ITEMS:
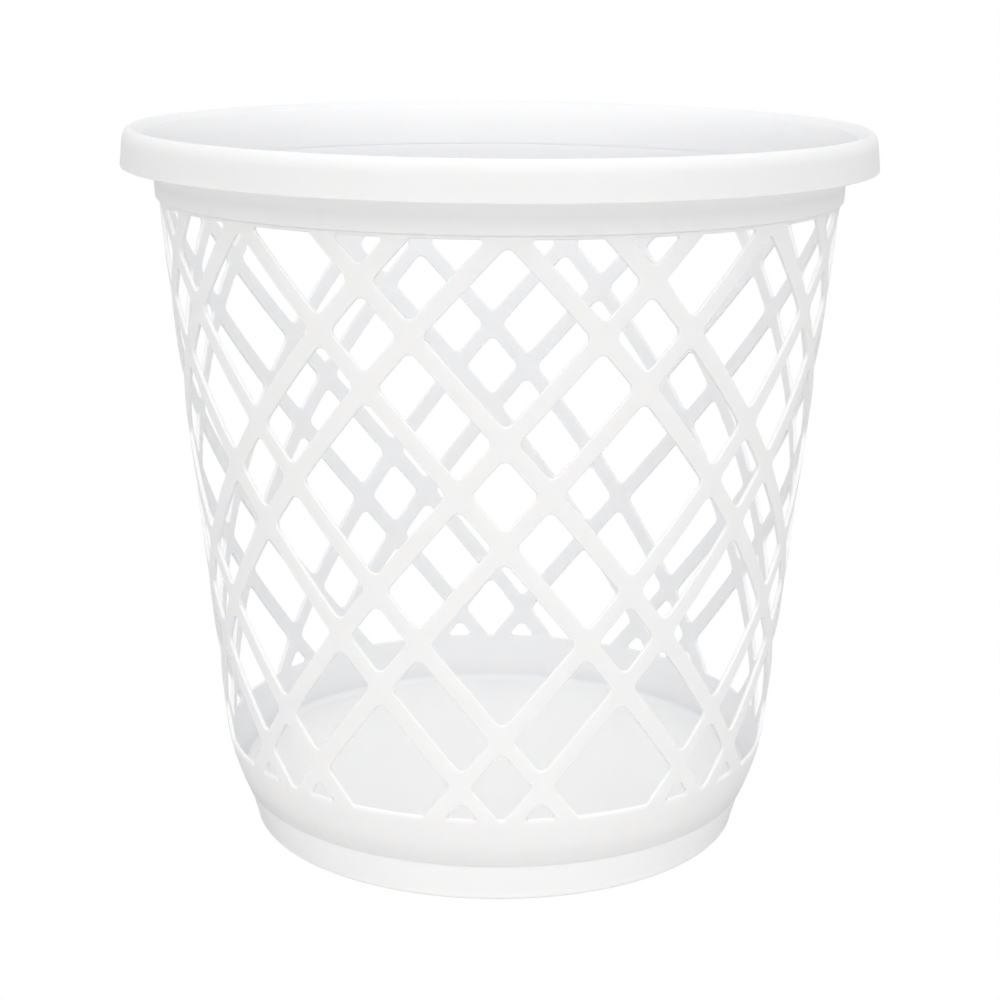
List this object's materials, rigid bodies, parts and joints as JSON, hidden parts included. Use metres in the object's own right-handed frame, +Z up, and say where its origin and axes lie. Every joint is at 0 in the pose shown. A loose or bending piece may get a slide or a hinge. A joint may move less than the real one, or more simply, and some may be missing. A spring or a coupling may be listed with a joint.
{
  "type": "wastebasket",
  "caption": "Round tapered open-lattice office wastebasket with a solid base band, a foot ring and a wide lift-off ring round the mouth that holds a bin bag.",
  "frame": {"origin": "centre of the circle on which the foot ring rests", "axes": "+Z up along the basket's axis, -Y towards the front, where two mirrored families of ribs cross on the centre line"},
  "size_m": [0.28, 0.28, 0.2686],
  "materials": {
    "wall_plastic": "satin moulded polypropylene, milky white, slightly translucent",
    "base_plastic": "satin moulded polypropylene, milky white, slightly translucent",
    "ring_plastic": "smoother satin moulded polypropylene, milky white, slightly translucent"
  },
  "bodies": {
    "basket": {"wall": "wall_plastic", "base": "base_plastic"},
    "ring": {"liner_ring": "ring_plastic"}
  },
  "joints": [
    {"name": "ring_lift", "type": "slide", "parent": "basket", "child": "ring", "axis": [0, 0, 1], "range_m": [0, 0.06]}
  ]
}
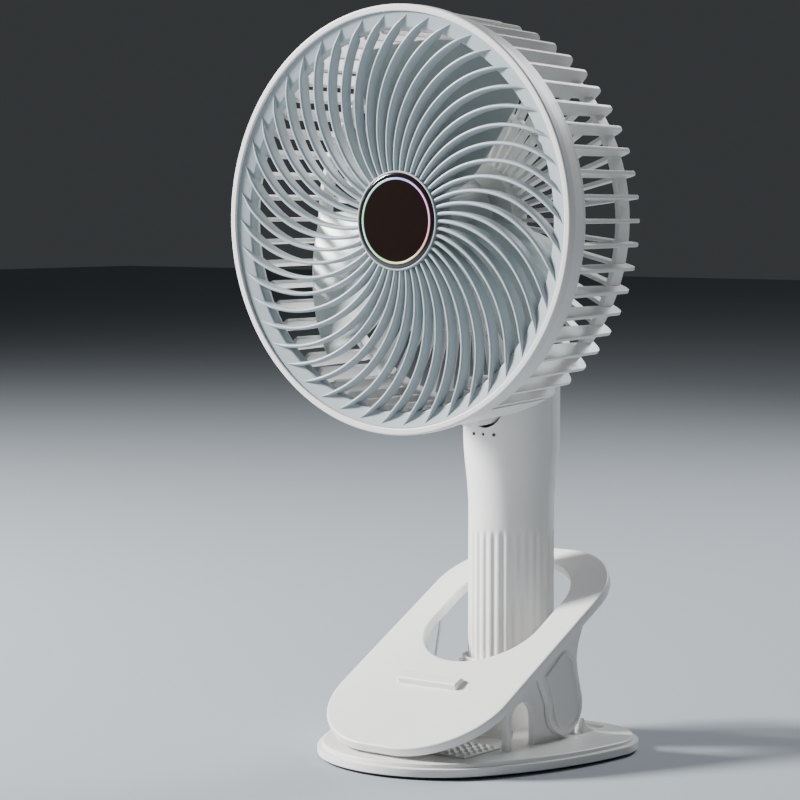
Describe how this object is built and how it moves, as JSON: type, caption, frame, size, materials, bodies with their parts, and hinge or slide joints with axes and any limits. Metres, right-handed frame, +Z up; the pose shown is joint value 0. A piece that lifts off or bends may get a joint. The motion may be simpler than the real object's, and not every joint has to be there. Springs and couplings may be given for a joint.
{
  "type": "desk fan",
  "caption": "Small battery desk fan: a round caged head tilts on a fluted handle that swivels in a flat base with a sprung clip lever.",
  "frame": {"origin": "on the underside of the foot pad, on the handle's swivel axis", "axes": "+Z up along the swivel axis, the fan blows towards -Y, +X to the right as seen from the front"},
  "size_m": [0.182, 0.1427, 0.325],
  "materials": {
    "white_plastic": "satin moulded plastic, faintly warm white",
    "cover_plastic": "satin moulded plastic, a shade greyer",
    "grille_plastic": "satin moulded plastic, pale blue-grey",
    "blade_plastic": "semi-gloss moulded plastic, pale grey with a hint of green",
    "badge_gloss": "high-gloss near-black disc",
    "ring_pearl": "pearl ring that shifts from pink to green",
    "bright_steel": "zinc-plated or ground steel",
    "bearing_steel": "ground bearing steel",
    "rotor_steel": "stamped steel",
    "copper_wire": "enamelled copper wire",
    "magnet": "sintered magnet",
    "board": "circuit board with green solder mask",
    "dark_plastic": "dark moulded plastic",
    "cell_sleeve": "shrink sleeve of the cell",
    "black_rubber": "soft black rubber",
    "grey_rubber": "soft grey rubber"
  },
  "bodies": {
    "base": {"base_frame": "white_plastic", "foot_pad": "black_rubber", "ballast_plate": "bright_steel", "jaw_grip": "white_plastic", "socket_collar": "white_plastic", "lever_pins": "bright_steel", "lever_springs": "bright_steel"},
    "handle": {"handle_front_shell": "white_plastic", "handle_rear_shell": "white_plastic", "handle_foot": "white_plastic", "handle_screws": "bright_steel", "battery_cradle": "dark_plastic", "battery_cell": "cell_sleeve", "control_board": "board", "tact_switch": "dark_plastic", "charging_port": "bright_steel", "indicator_lights": "dark_plastic", "hinge_yoke": "cover_plastic", "tilt_pin": "bright_steel", "tilt_washers": "grey_rubber", "swivel_washer": "bright_steel", "swivel_screw": "bright_steel"},
    "power_button": {"power_button": "cover_plastic"},
    "head": {"front_rim": "white_plastic", "front_grille": "grille_plastic", "hub_badge": "badge_gloss", "badge_ring": "ring_pearl", "rear_cage": "white_plastic", "motor_cover": "white_plastic", "cover_screws": "bright_steel", "motor_board": "board", "stator_core": "rotor_steel", "stator_windings": "copper_wire", "motor_bearings": "bearing_steel"},
    "impeller": {"impeller": "blade_plastic", "impeller_nut": "bright_steel", "motor_shaft": "bright_steel", "rotor_can": "rotor_steel", "magnet_ring": "magnet", "shaft_clip": "bright_steel"},
    "clip_lever": {"clip_lever": "white_plastic", "lever_pad": "grey_rubber", "side_cover_left": "cover_plastic", "side_cover_right": "cover_plastic"}
  },
  "joints": [
    {"name": "handle_swivel", "type": "hinge", "parent": "base", "child": "handle", "pos_m": [0, 0, 0.02], "axis": [0, 0, 1], "range_deg": [-90, 90]},
    {"name": "head_tilt", "type": "hinge", "parent": "handle", "child": "head", "pos_m": [0, -0.006, 0.151], "axis": [-1, 0, 0], "range_deg": [-4, 18]},
    {"name": "impeller_spin", "type": "hinge", "parent": "head", "child": "impeller", "pos_m": [0, -0.0565, 0.234], "axis": [0, -1, 0], "continuous": true},
    {"name": "power_button_press", "type": "slide", "parent": "handle", "child": "power_button", "axis": [0, -1, 0], "range_m": [0, 0.0009], "stiffness_N_per_m": 600},
    {"name": "clip_open", "type": "hinge", "parent": "base", "child": "clip_lever", "pos_m": [0, -0.018, 0.021], "axis": [-1, 0, 0], "range_deg": [0, 22], "stiffness_Nm_per_rad": 1.2, "springref_deg": -28.65, "deforming": ["lever_springs"]}
  ]
}
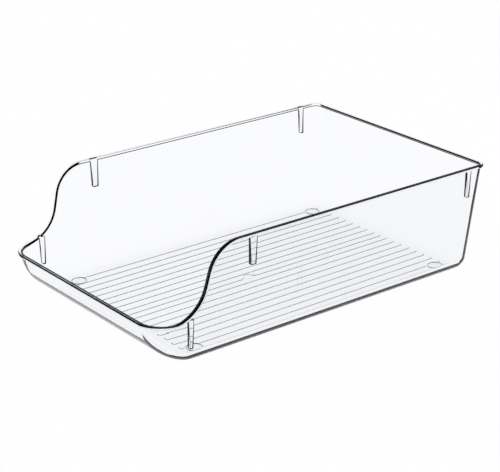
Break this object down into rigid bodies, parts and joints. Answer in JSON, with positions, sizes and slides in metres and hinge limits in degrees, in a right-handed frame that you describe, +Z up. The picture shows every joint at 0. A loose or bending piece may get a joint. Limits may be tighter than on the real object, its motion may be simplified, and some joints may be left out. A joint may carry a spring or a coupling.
{
  "type": "fridge bin",
  "caption": "Clear open-top storage tray with three tall sloping walls, a low curved front, a thin rim and small round feet.",
  "frame": {"origin": "middle of the footprint, on the surface that the feet stand on", "axes": "+Z up, +Y towards the tall back wall, so the low open front faces -Y, +X to the right seen from the front"},
  "size_m": [0.207, 0.32, 0.091],
  "materials": {
    "clear_plastic": "clear, glossy",
    "clear_foot": "clear, soft"
  },
  "bodies": {
    "root": {"bin_shell": "clear_plastic", "foot_front_left": "clear_foot", "foot_front_right": "clear_foot", "foot_rear_left": "clear_foot", "foot_rear_right": "clear_foot"}
  },
  "joints": []
}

WRITTEN PROBLEM: Write the lines out verbatim, from the one with "Break this object" through the last line of the entries, and stop there.

THE REPLY:
Break this object down into rigid bodies, parts and joints. Answer in JSON, with positions, sizes and slides in metres and hinge limits in degrees, in a right-handed frame that you describe, +Z up. The picture shows every joint at 0. A loose or bending piece may get a joint. Limits may be tighter than on the real object, its motion may be simplified, and some joints may be left out. A joint may carry a spring or a coupling.
{
  "type": "fridge bin",
  "caption": "Clear open-top storage tray with three tall sloping walls, a low curved front, a thin rim and small round feet.",
  "frame": {"origin": "middle of the footprint, on the surface that the feet stand on", "axes": "+Z up, +Y towards the tall back wall, so the low open front faces -Y, +X to the right seen from the front"},
  "size_m": [0.207, 0.32, 0.091],
  "materials": {
    "clear_plastic": "clear, glossy",
    "clear_foot": "clear, soft"
  },
  "bodies": {
    "root": {"bin_shell": "clear_plastic", "foot_front_left": "clear_foot", "foot_front_right": "clear_foot", "foot_rear_left": "clear_foot", "foot_rear_right": "clear_foot"}
  },
  "joints": []
}